Two critical issues have to be dealt with first. What's the purpose of the faith in question? And who's the object of that faith?
Part of what distinguishes Christian "faith" is that it has to do with life and death. That separates it from any mere system of self-improvement that sees faith as a sort of picker-upper, something that will add a little zing to your optimism. Biblical faith grapples with radical rather than with superficial problems. It's a desperate confession that we are in such terrible straits that we need outside help. It's a transfer of trust from ourselves to someone else for everything that's important.
So for starters, if a person doesn't think of faith in such radical terms-if that person doesn't think of faith quite literally as "saving faith"-then it doesn't really matter that he or she associates with other "people of faith." It's a meaningless association.
It's also essential to ask: Who's the object of this faith? People always answer that in one of three ways:
1. The God of the Bible.
2. Somebody or something else.
3. A combination of the God of the Bible and somebody or something else.
Biblically and historically, Christianity has always declared that any fudging on this matter constitutes serious error. The Apostle Paul wasn't terribly ecumenical when he said flatly that if anyone came suggesting there was hope anywhere other than in Jesus, that person should be considered outside "the faith." Some such heretics came close to the truth, but still missed-and Paul didn't award them the fuzzy title "people of faith."
Yet if faith is very often defined too broadly, it is also defined too narrowly by those who so casually bandy the "people of faith" terminology. For in fact every human being who has ever lived has had faith in something. That's what some philosophers mean when they say that all of life is religious. Everything we do is a sorting out of where different ones of us put our ultimate confidence.
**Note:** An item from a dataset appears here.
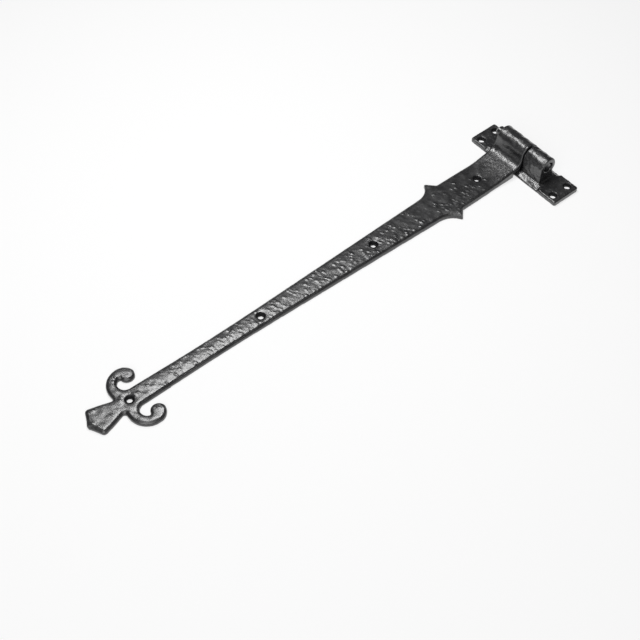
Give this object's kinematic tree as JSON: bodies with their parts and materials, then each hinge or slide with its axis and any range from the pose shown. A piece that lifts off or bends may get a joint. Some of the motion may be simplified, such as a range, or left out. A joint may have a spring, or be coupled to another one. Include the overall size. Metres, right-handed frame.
{
  "type": "decorative door hinge",
  "caption": "Black cast-iron lift-off strap hinge: long tapered strap with pointed barbs and a pierced fleur end, cranked to a knuckle that turns on the pin of a screwed back plate.",
  "frame": {"origin": "centre of the back plate's back face, which is the plane that goes against the door frame", "axes": "+X from the strap's tip to the back plate, +Y along the pin (up on a hung door), +Z out of the door's face; at rest the backs of the strap and of the plate both lie in Z = 0"},
  "size_m": [0.4726, 0.1054, 0.0279],
  "materials": {
    "strap_iron": "gloss black paint over a hammered casting",
    "plate_iron": "gloss black paint over a hammered casting",
    "pin_steel": "gloss black paint on a turned steel pin"
  },
  "bodies": {
    "plate": {"back_plate": "plate_iron", "hinge_pin": "pin_steel"},
    "strap": {"strap_leaf": "strap_iron"}
  },
  "joints": [
    {"name": "strap_swing", "type": "hinge", "parent": "plate", "child": "strap", "pos_m": [0, 0, 0.019], "axis": [0, 1, 0], "range_deg": [0, 180]}
  ]
}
Are New Agers "people of faith"? What about people who devote their whole lives to the pursuit of material success? What of those who sincerely worship the gods of science or research or education? The faith of all these folks is often not just profound, but zealous. The trust they exhibit sometimes puts to shame the faith many evangelicals have in Jesus.
I didn't go to the prayer gathering for "people of faith." Christians don't serve their own cause well, even in secular settings, when they blur words like this. It may be fine (and even necessary in some circumstances) to find things that Jews and Muslims and Christians agree on or hold in common. But please don't call it "faith"-which is usually the very thing that separates them in the first place.